Your objective: Reproduce all lines of the listing below in which the word "JSON" occurs.

>> BEGIN Record set

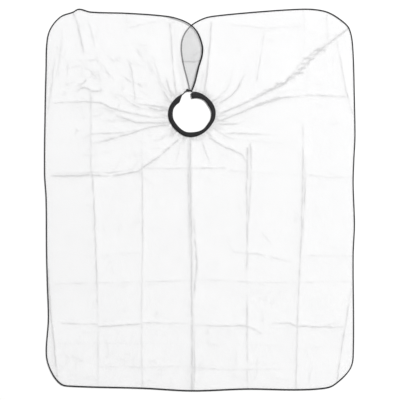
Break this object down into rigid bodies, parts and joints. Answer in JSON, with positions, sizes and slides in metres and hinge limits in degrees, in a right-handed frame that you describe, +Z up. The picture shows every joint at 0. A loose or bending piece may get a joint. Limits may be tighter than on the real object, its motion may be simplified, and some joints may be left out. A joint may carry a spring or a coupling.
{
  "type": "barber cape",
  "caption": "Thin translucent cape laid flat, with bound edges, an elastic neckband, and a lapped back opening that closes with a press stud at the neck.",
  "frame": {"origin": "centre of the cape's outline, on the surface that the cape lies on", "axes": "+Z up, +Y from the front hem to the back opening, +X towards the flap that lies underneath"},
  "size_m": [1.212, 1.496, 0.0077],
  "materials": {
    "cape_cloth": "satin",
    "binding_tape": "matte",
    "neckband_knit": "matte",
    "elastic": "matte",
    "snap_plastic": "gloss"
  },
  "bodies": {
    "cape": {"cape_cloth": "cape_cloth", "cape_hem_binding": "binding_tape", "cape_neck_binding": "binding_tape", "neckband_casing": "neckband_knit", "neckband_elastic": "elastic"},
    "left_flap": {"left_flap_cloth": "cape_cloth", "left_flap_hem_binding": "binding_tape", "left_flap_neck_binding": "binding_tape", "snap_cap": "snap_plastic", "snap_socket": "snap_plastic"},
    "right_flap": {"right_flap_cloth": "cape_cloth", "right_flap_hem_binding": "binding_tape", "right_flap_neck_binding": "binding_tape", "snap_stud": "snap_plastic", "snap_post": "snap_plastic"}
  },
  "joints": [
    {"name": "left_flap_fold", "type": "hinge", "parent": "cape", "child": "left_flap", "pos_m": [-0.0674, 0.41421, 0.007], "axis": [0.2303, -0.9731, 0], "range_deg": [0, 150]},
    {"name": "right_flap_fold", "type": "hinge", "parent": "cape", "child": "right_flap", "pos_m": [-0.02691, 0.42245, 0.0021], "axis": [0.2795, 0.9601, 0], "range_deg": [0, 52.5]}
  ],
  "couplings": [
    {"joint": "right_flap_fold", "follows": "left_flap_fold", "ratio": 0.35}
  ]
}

>> END Record set
>> BEGIN Record set

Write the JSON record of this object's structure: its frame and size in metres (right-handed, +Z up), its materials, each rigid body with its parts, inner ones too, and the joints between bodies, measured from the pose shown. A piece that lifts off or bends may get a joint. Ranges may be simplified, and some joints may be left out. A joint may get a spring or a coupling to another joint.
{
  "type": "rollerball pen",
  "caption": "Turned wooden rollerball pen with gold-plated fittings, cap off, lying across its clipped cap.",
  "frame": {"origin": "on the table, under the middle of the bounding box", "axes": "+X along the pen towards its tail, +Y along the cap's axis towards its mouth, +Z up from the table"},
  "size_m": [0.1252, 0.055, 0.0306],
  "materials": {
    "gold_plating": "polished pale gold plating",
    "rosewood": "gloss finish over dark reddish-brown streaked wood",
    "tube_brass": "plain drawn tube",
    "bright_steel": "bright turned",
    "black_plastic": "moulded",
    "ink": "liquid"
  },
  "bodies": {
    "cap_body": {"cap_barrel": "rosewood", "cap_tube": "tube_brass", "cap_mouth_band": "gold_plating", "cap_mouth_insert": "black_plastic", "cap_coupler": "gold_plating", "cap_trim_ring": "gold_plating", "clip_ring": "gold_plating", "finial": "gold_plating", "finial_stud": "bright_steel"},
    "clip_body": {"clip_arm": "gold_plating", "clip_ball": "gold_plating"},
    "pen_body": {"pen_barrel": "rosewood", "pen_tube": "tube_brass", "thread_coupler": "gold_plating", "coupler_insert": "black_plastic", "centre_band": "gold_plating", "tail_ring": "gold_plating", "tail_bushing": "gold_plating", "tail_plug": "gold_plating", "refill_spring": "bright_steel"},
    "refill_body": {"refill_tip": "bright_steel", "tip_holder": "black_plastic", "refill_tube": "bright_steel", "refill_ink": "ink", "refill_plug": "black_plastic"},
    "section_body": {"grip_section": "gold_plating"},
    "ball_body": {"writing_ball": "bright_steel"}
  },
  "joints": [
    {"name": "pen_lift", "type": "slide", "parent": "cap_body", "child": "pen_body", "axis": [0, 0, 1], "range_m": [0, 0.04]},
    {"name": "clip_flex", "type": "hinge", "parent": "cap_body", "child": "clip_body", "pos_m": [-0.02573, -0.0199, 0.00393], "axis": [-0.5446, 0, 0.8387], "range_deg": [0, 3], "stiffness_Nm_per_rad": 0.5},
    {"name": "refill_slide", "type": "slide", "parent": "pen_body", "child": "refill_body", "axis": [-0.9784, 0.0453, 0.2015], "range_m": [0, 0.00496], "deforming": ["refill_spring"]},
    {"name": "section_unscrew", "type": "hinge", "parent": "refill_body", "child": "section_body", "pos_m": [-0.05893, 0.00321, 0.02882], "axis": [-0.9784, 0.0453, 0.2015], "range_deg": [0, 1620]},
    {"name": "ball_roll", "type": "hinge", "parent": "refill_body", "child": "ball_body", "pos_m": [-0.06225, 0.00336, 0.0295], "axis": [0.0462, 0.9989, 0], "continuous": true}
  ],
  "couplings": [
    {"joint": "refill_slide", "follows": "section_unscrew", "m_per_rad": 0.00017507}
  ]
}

>> END Record set

Answer for this exercise:
Break this object down into rigid bodies, parts and joints. Answer in JSON, with positions, sizes and slides in metres and hinge limits in degrees, in a right-handed frame that you describe, +Z up. The picture shows every joint at 0. A loose or bending piece may get a joint. Limits may be tighter than on the real object, its motion may be simplified, and some joints may be left out. A joint may carry a spring or a coupling.
Write the JSON record of this object's structure: its frame and size in metres (right-handed, +Z up), its materials, each rigid body with its parts, inner ones too, and the joints between bodies, measured from the pose shown. A piece that lifts off or bends may get a joint. Ranges may be simplified, and some joints may be left out. A joint may get a spring or a coupling to another joint.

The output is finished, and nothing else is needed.